Sunday, February 17, 2013

Life of Pi (review) & Adaptation

WARNING: spoilers ahead.

Life of Pi really throws a wrench in this whole quantitative analysis thing. On the one hand, parts of it are unnecessary, boring, and/or preachy. On the other, some of the visual effects, as well as the Shyamalan-style twist at the end, greatly exceeded my expectations and made the movie worth watching. So good news or bad news first?

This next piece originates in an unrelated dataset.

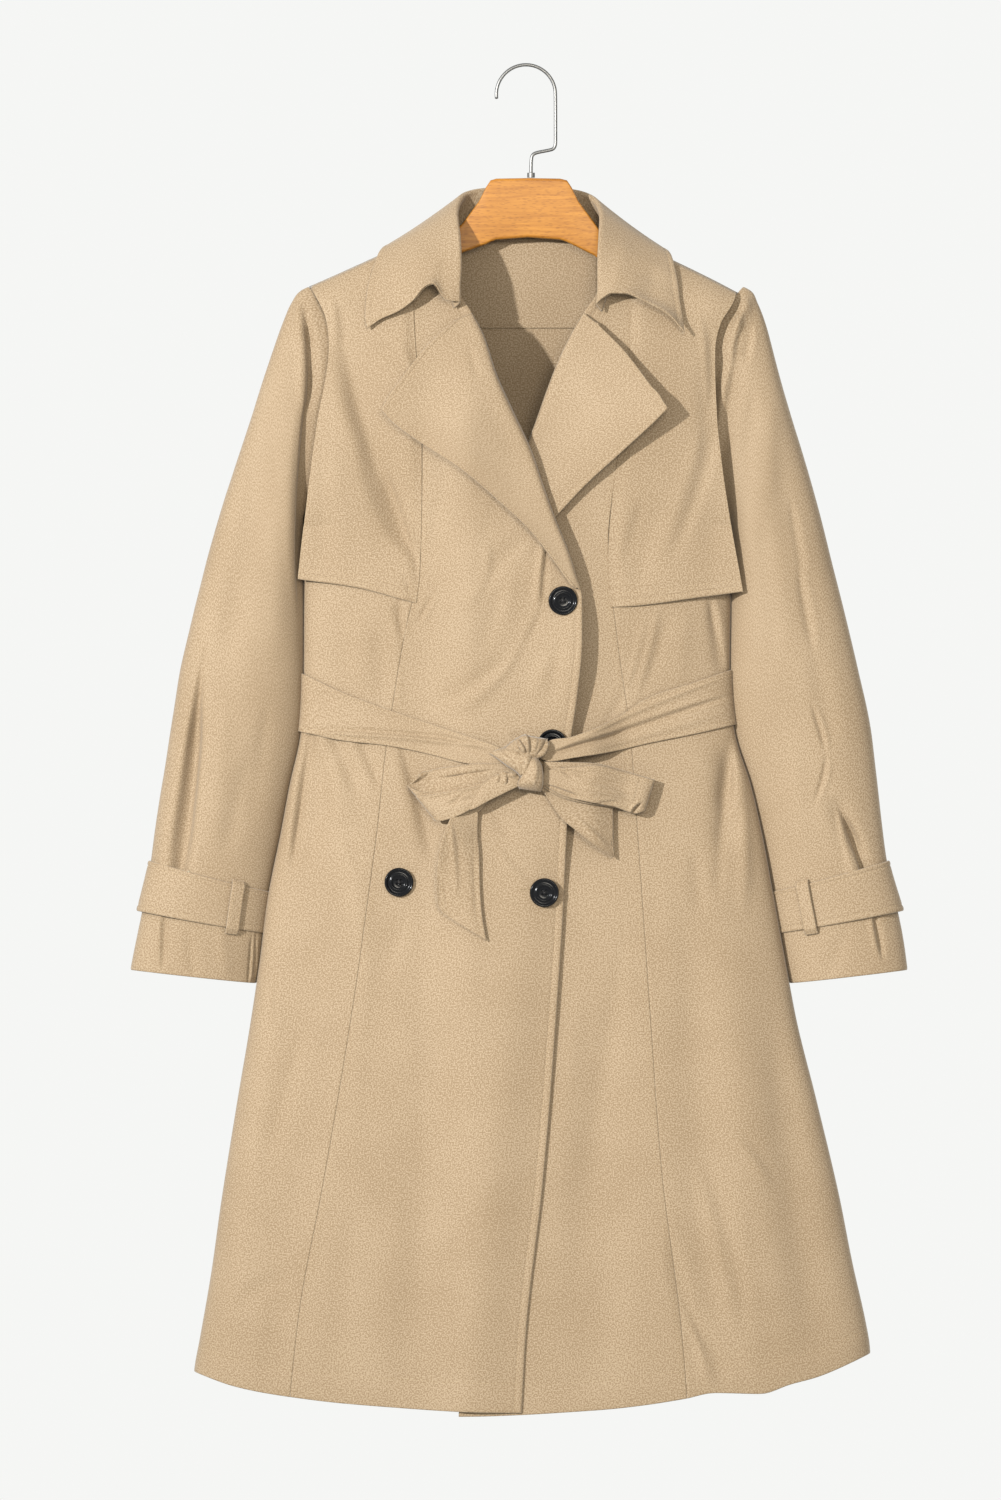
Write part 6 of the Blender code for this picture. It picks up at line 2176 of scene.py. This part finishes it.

The bad news: the first half hour almost made me turn the movie off. Of course I couldn't actually turn it off (or better yet fast-forward) since I needed to write this review, but some of you less indentured moviegoers may find yourself doing just that. The movie opens with (supposed) character development, which would be fine if it weren't for the undeveloped religious overtones. We meet Piscine (he's named after a pool) who goes by Pi since his name sounds like Pissing, and the introduction is enjoyable enough until Pi starts looking for meaning. We're treated to a crash course in Hinduism and Catholicism and Islam and I don't necessarily have a problem with religious movies but this setup doesn't go anywhere after the thirty minute mark. The only thing remotely similar comes in the form of a rather beautiful but pointless CGI sequence with no explanation or attempt at meaning. Then Pi reads some Dostoevsky and some Camus, then he finds love and has to leave her, and this all happens in less than 7 minutes.

The only explanation I can think of is that the movie is trying to pull more from the book than it can handle. Here we come face to face once again with one of my many filmic nemeses: adaptation. A common problem with adaptations of literature is that the different media can't provide the same amount of depth. This is inevitable. Books are longer than movies. So it should be obvious that movies shouldn't be penalized for simply being less deep than their literary counterparts. Problems arise when (as in this case) the movie presents a theme from the book and doesn't take it anywhere. The problem isn't that the movie doesn't develop Pi's religiousness as much as the book does, the problem is that it doesn't develop it at all. We learn that Pi practices three religions and then we're sent on our merry way to make of it what we will. More filmmakers (that's right, I liked Dune) need to be unafraid to make the admittedly dangerous move of cutting things entirely from the source material instead of trying to slim everything down to fit into two hours.

Okay, calm down, talk about the good news. First, the visual effects. Apparently the hummingbird in the credits sequence is supposed to be one of the amazing aesthetic feats the movie achieves, and maybe it took a lot of CPU to animate or something, but it is vastly outshone by some surreal sequences later on. Definitely brought my attention back after fading in the first act. A slight problem with so much of the movie being computer generated is that it becomes not only hard to care about the tiger with which Pi spends much of the movie, but also hard to invest yourself in the narrative generally. That said, the pros outweighed the cons for me here since I can suspend my disbelief in the most unbelievable of situations.

Second: as the movie progressed I found myself wondering, "Is there really a tiger on the boat with Pi, or is it supposed to be some sort of metaphor, like taming your inner tiger?" Of course there's no tiger silly, but that's not the only twist we get. When Pi first escapes the sinking ship he is joined by a zebra, a hyena, and an orangutan as well as the tiger (Pi's family owned a zoo), but at the end we learn these are actually members of the ship and Pi visualized them as animals (most likely to deal with the trauma of the cannibalism thing*). Easy to understand why M. Night was one of the potential directors for the film. Admittedly I was sucked in by this twist, but I wish it had been executed differently. We learn this through Pi talking to the camera. Some flashes of the survivors as humans on the boat would not only have helped us understand the twist (instead we literally get the dude Pi is telling his story to saying "so the hyena was this and the tiger was that etc."), but also add an element of excitement and surprise (kind of like this scene - sorry if there's an ad).

In short, the first act needs to be cut for more thematic development, but the movie is largely enjoyable and the idea of taming your tiger should be fun for theory-minded audiences.




*This was an interesting displacement for me since for the entirety of the movie up to this point it was instead animals that had been heavily anthropomorphized. I originally thought this was to fit some sort of vegetarian agenda, but after seeing the twist I prefer to see it as foreshadowing.